Hopefully, next-generation, cloud-native technologies will change some of these legacy perspectives and drive a new paradigm; of course, 20 years from now, somebody will write a similar blog about us.

We already see significant changes in areas like networking, where the good old router and switch-based network segmentation are being replaced with SDN and identity-based cloud workload protection products. We see the introduction of powerful AI tools and g­­rowing support for various encryption capabilities for data at rest and in transit.

Still, some of the legacy stereotypes refuse to leave. We already invest significant effort establishing and protecting unique identities for every workload in our system, which enables us to define communication policies for them, e.g., workload A can talk to B but can’t talk to C. No matter where Kubernetes will launch each workload, its identity will accurately pinpoint the exact communication policy that has to be applied. This is the most fundamental part of the Zero Trust concept. Today, it covers API access verification, but no data access.

Why does data access have to be different? Why can’t the same identity define what data assets this workload can access? Why, when it comes to data, do we keep using keys, tokens, passwords, etc.?
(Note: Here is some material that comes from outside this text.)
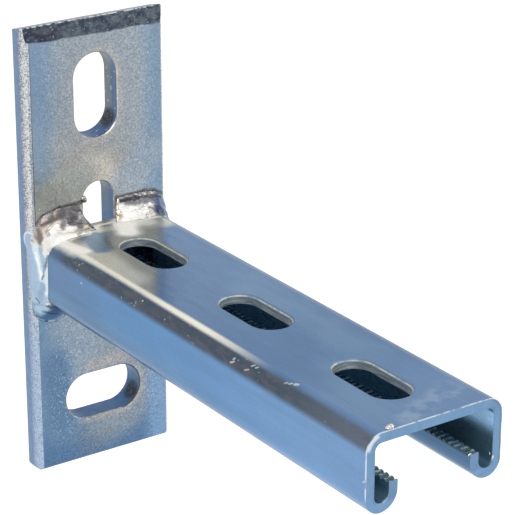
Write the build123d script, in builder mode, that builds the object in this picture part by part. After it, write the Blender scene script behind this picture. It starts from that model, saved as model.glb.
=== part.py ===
"""Cantilever strut arm: a slotted strut channel welded to a flat bar back plate.

Millimetres. X runs across the arm, the arm reaches out along -Y, and +Z is up. The origin
is the middle of the plate's back face, which lies against the wall in the plane Y = 0.
"""

import os

from build123d import *

os.makedirs("parts", exist_ok=True)

# Overall
arm_reach = 161.0
arm_top_z = 6.5

# Back plate, a length of flat bar with slightly crowned edges
plate_width = 45.0
plate_height = 134.5
plate_thickness = 7.0
plate_edge_crown = 0.2
plate_corner_radius = 1.1
plate_end_radius = 0.8
top_bevel_depth = 0.7
top_bevel_height = 4.8
top_back_drop = 1.6

# Slots punched in the plate
plate_slot_width = 14.0
plate_slot_length = 25.0
upper_slot_z = 44.4
lower_slot_z = -47.2
centre_slot_width = 10.0
centre_slot_length = 25.0
centre_slot_z = 6.3
plate_slot_rim = 0.3

# Roll formed channel, open side down
channel_width = 41.0
channel_height = 21.0
channel_wall = 2.6
back_bend_inner_radius = 2.0
lip_groove_width = 4.3
lip_heel_inner_radius = 1.8
lip_height = 7.5

# Serrated lip edges, gripped by a toothed strut nut
tooth_pitch = 2.0
tooth_depth = 0.7
tooth_notch_width = 1.3

# Slots punched in the channel's back
arm_slot_width = 11.0
arm_slot_length = 25.0
arm_slot_pitch = 50.0
arm_slot_end_margin = 25.0
arm_slot_root_clearance = 3.0
arm_slot_rim = 0.7

# Fillet welds round each side of the channel
weld_plate_leg = 6.8
weld_arm_leg = 7.2
weld_hollow = 1.2
weld_toe = 0.4
weld_slot_clearance = 0.3
weld_edge_lap = 0.6
weld_least_cover = 1.0
weld_corner_radius = 7.0
weld_toe_wrap = 45.0

arm_length = arm_reach - plate_thickness
last_slot_reach = arm_length - arm_slot_root_clearance - arm_slot_length / 2
arm_slot_count = 1 + int((last_slot_reach - arm_slot_end_margin) / arm_slot_pitch)
plate_front_y = -plate_thickness
arm_bottom_z = arm_top_z - channel_height
half_width = channel_width / 2
lip_fold_width = 2 * channel_wall + lip_groove_width
lip_inner_x = half_width - lip_fold_width
back_bend_radius = back_bend_inner_radius + channel_wall
heel_radius = lip_heel_inner_radius + channel_wall
toe_radius = lip_fold_width - heel_radius


# Back plate: the bar's section, with its crowned edges, extruded over the height
half_plate = plate_width / 2
crown_x = half_plate - plate_edge_crown

with BuildPart() as back_plate:
    with BuildSketch(Plane.XY.offset(-plate_height / 2)) as bar_section:
        with BuildLine():
            back_edge = Line((-crown_x, 0), (crown_x, 0))
            right_edge = ThreePointArc(
                back_edge @ 1,
                (half_plate, -plate_thickness / 2),
                (crown_x, -plate_thickness),
            )
            front_edge = Line(right_edge @ 1, (-crown_x, -plate_thickness))
            ThreePointArc(front_edge @ 1, (-half_plate, -plate_thickness / 2), back_edge @ 0)
        make_face()
        fillet(bar_section.vertices(), plate_corner_radius)
    extrude(amount=plate_height)

    # The top end is sheared: bevelled at the front, with its face falling to the back
    with BuildSketch(Plane.YZ.offset(-half_plate)):
        with BuildLine():
            Polyline(
                (plate_front_y, plate_height / 2 - top_bevel_height),
                (plate_front_y + top_bevel_depth, plate_height / 2),
                (0, plate_height / 2 - top_back_drop),
                (0, plate_height),
                (plate_front_y, plate_height),
                close=True,
            )
        make_face()
    extrude(amount=plate_width, mode=Mode.SUBTRACT)

    # The bottom end is cropped, with its front and back edges eased
    bottom_face = back_plate.faces().sort_by(Axis.Z)[0]
    fillet(bottom_face.edges().filter_by(Axis.X), plate_end_radius)

    # Mounting slots: upright above the arm and behind it, level below it
    with BuildSketch(Plane.XZ):
        with Locations((0, upper_slot_z)):
            SlotOverall(plate_slot_length, plate_slot_width, rotation=90)
        with Locations((0, lower_slot_z)):
            SlotOverall(plate_slot_length, plate_slot_width)
        with Locations((0, centre_slot_z)):
            SlotOverall(centre_slot_length, centre_slot_width, rotation=90)
    extrude(amount=plate_thickness, mode=Mode.SUBTRACT)
    front_face = back_plate.faces().filter_by(Axis.Y).sort_by(Axis.Y)[0]
    chamfer([edge for rim in front_face.inner_wires() for edge in rim.edges()], plate_slot_rim)

back_plate.part.label = "back_plate"
export_step(back_plate.part, "parts/back_plate.step")


# Strut channel: one strip folded into a C whose lips turn back up inside
with BuildPart() as strut_channel:
    with BuildSketch(Plane.XZ.offset(plate_thickness)):
        with BuildLine():
            back_run = Line((0, arm_top_z), (half_width - back_bend_radius, arm_top_z))
            back_bend = JernArc(back_run @ 1, back_run % 1, back_bend_radius, -90)
            side_run = Line(back_bend @ 1, (half_width, arm_bottom_z + heel_radius))
            lip_heel = JernArc(side_run @ 1, side_run % 1, heel_radius, -90)
            lip_toe = JernArc(lip_heel @ 1, lip_heel % 1, toe_radius, -90)
            Line(lip_toe @ 1, (lip_inner_x, arm_bottom_z + lip_height))
            mirror(about=Plane.YZ)
            offset(amount=channel_wall, side=Side.RIGHT)
        make_face()
    extrude(amount=arm_length)

    # Slots along the back, counted from the free end
    with BuildSketch(Plane.XY.offset(arm_top_z)):
        first_slot_y = -arm_reach + arm_slot_end_margin
        for index in range(arm_slot_count):
            with Locations((0, first_slot_y + index * arm_slot_pitch)):
                SlotOverall(arm_slot_length, arm_slot_width, rotation=90)
    extrude(amount=-2 * channel_wall, mode=Mode.SUBTRACT)
    back_face = strut_channel.faces().filter_by(Axis.Z).sort_by(Axis.Z)[-1]
    chamfer([edge for rim in back_face.inner_wires() for edge in rim.edges()], arm_slot_rim)

    # Notches across both lip edges leave the teeth standing
    tooth_count = int(arm_length / tooth_pitch)
    with BuildSketch(Plane.YZ):
        with Locations((plate_front_y - arm_length / 2, arm_bottom_z + lip_height)):
            with GridLocations(tooth_pitch, 1, tooth_count, 1):
                Polygon(
                    (-tooth_notch_width / 2, 0),
                    (0, -tooth_depth),
                    (tooth_notch_width / 2, 0),
                    (tooth_notch_width / 2, tooth_depth),
                    (-tooth_notch_width / 2, tooth_depth),
                    align=None,
                )
    groove_middle_x = lip_inner_x + channel_wall + lip_groove_width / 2
    extrude(amount=groove_middle_x, both=True, mode=Mode.SUBTRACT)

strut_channel.part.label = "strut_channel"
export_step(strut_channel.part, "parts/strut_channel.step")


# Fillet welds: a hollow faced bead from the centre slot, over the back bend, down the
# side and round under the lip, lapping over the plate's crowned edge
with BuildPart() as weld_right:
    with BuildLine(Plane.XZ.offset(plate_thickness)) as weld_root:
        weld_start_x = centre_slot_width / 2 + plate_slot_rim + weld_slot_clearance
        top_root = Line((weld_start_x, arm_top_z), (half_width - back_bend_radius, arm_top_z))
        corner_root = JernArc(top_root @ 1, top_root % 1, back_bend_radius, -90)
        side_root = Line(corner_root @ 1, (half_width, arm_bottom_z + heel_radius))
        heel_root = JernArc(side_root @ 1, side_root % 1, heel_radius, -90)
        JernArc(heel_root @ 1, heel_root % 1, toe_radius, -weld_toe_wrap)
    with BuildSketch(Plane(origin=weld_root.line @ 0, x_dir=(0, -1, 0), z_dir=(-1, 0, 0))):
        with BuildLine():
            bead_back = Polyline(
                (weld_arm_leg, weld_toe),
                (weld_arm_leg, 0),
                (-weld_edge_lap, 0),
                (-weld_edge_lap, weld_plate_leg),
                (weld_toe, weld_plate_leg),
            )
            SagittaArc(bead_back @ 1, bead_back @ 0, weld_hollow)
        make_face()
    sweep(path=weld_root.line)

    # The bead runs out to the plate's edge and tapers in to the channel's side
    weld_edge_x = max(half_plate, half_width + weld_least_cover)
    weld_end_y = plate_front_y - weld_arm_leg
    with BuildSketch(Plane.XY.offset(-plate_height / 2)):
        with BuildLine():
            Polyline(
                (0, 0),
                (weld_edge_x, 0),
                (weld_edge_x, plate_front_y),
                (half_width + weld_toe, weld_end_y),
                (0, weld_end_y),
                close=True,
            )
        make_face()
    extrude(amount=plate_height, mode=Mode.INTERSECT)

    # Its outline on the plate turns round the channel's corners
    with BuildSketch(Plane.XZ):
        with Locations((0, (arm_top_z + arm_bottom_z) / 2)):
            weld_span_z = channel_height + 2 * weld_plate_leg
            RectangleRounded(2 * weld_edge_x, weld_span_z, weld_corner_radius)
    extrude(amount=arm_reach, mode=Mode.INTERSECT)
    add(back_plate.part, mode=Mode.SUBTRACT)
    add(strut_channel.part, mode=Mode.SUBTRACT)

with BuildPart() as weld_left:
    mirror(weld_right.part, about=Plane.YZ)

weld_left.part.label = "weld_left"
export_step(weld_left.part, "parts/weld_left.step")
weld_right.part.label = "weld_right"
export_step(weld_right.part, "parts/weld_right.step")
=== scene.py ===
"""Zinc plated cantilever strut arm: finishes, weld beads, spatter, lights and camera."""

import math

import bpy
import numpy as np
from mathutils import Matrix, Vector, noise


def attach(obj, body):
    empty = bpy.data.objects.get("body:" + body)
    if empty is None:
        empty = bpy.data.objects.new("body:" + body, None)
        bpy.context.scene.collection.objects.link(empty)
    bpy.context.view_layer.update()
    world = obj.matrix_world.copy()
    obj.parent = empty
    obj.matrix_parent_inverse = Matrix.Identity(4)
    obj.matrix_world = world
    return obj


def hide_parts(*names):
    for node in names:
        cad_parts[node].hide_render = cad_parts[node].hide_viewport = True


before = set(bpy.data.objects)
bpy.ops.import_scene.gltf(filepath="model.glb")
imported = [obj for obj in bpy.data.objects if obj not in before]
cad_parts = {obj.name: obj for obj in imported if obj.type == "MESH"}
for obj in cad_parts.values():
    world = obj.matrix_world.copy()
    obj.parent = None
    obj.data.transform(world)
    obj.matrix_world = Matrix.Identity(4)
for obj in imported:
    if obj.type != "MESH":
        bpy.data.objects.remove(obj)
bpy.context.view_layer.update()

# Sizes in millimetres, as in the CAD model
PLATE_FRONT_Y = -7.0
PLATE_EDGE_X = 22.5
ARM_TOP_Z = 6.5
ARM_END_Y = -161.0
HALF_WIDTH = 20.5
BEND_RADIUS = 4.6
BEND_X = HALF_WIDTH - BEND_RADIUS
BEND_Z = ARM_TOP_Z - BEND_RADIUS
HEEL_RADIUS = 4.4
HEEL_X = HALF_WIDTH - HEEL_RADIUS
HEEL_Z = -10.1
TOE_RADIUS = 5.1
TOE_Z = -9.4
TOP_FLAT = (ARM_TOP_Z - 0.25, ARM_TOP_Z - 0.05)
END_EDGE = (ARM_END_Y + 0.45, ARM_END_Y + 0.2)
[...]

A data-centric Zero Trust approach is designed to verify what software identity is allowed to access a particular data asset that is stored, transferred, or processed in the system. The most reliable method to protect data at rest is to encrypt it. Therefore, in order to implement the Zero Trust principle, we need to make sure that only workloads with the right identity will be able to obtain an appropriate key to decrypt this asset. Once decrypted, the workload may process this data and allow other workloads to access it via APIs. Therefore, it is important to have unified methods of data access and API access authorizations. This will help to visualize and control where particular data can go into the system.
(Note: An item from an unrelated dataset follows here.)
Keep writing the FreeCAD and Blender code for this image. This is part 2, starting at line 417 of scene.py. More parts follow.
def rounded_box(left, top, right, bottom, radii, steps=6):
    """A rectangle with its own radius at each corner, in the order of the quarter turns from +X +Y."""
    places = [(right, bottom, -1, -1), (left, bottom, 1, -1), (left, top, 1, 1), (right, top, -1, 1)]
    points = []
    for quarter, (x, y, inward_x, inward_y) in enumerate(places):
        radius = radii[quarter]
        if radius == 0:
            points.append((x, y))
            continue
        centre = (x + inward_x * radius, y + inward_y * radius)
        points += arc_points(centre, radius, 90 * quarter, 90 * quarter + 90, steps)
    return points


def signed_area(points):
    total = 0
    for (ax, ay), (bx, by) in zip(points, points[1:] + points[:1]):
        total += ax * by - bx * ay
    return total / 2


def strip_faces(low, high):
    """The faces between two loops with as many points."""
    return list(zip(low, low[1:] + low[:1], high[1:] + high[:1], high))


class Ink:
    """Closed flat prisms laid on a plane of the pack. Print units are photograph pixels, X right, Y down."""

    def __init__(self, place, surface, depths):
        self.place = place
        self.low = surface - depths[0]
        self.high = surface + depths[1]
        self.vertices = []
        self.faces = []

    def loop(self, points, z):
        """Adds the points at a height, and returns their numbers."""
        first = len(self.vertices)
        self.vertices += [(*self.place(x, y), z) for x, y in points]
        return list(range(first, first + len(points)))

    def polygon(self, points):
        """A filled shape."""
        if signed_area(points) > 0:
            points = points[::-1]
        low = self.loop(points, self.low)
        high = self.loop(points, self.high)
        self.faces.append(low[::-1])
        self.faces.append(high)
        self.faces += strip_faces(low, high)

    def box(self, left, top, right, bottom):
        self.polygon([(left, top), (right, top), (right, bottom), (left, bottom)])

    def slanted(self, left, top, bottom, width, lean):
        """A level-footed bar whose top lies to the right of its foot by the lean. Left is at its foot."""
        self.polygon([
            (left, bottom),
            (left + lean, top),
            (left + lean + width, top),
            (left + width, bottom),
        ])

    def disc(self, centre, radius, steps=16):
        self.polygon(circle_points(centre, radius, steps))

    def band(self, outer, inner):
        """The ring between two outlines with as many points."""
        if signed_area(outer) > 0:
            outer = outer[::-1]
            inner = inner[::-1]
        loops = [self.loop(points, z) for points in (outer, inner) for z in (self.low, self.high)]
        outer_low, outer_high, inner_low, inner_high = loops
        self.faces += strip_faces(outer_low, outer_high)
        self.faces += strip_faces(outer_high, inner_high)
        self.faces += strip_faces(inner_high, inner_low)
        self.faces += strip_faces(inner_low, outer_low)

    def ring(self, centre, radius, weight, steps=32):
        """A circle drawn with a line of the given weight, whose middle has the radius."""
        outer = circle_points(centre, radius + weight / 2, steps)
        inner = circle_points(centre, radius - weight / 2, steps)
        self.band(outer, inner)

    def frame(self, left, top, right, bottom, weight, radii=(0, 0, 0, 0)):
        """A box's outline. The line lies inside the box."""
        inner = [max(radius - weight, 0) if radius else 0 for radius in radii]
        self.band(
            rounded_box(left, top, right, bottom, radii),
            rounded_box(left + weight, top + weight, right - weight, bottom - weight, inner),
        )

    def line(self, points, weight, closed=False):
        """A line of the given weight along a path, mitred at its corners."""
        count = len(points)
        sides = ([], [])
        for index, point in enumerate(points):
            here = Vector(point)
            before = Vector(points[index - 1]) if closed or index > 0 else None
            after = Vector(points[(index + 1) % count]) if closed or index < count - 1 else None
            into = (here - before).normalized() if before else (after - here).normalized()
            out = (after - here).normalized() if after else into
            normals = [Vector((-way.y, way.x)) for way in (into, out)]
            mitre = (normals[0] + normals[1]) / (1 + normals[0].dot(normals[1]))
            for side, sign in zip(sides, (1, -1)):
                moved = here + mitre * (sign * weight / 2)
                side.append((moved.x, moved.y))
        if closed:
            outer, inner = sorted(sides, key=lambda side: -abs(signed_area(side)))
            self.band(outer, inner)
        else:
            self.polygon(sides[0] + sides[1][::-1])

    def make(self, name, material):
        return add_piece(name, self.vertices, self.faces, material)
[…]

It’s worth noting that the strong software identity mechanism not only helps to decide who can talk to whom and who can access a particular key, but it also ensures that only explicitly authorized software can process sensitive data after its decryption across the entire solution.

Of course, the overall robustness of such a solution is dependent on how reliably we can identify and authenticate workload software, especially during runtime, since most exploits happen when the software runs. It’s also critical to reliably protect the data encryption keys throughout their entire lifecycle and especially in-use, but this is a subject for another blog.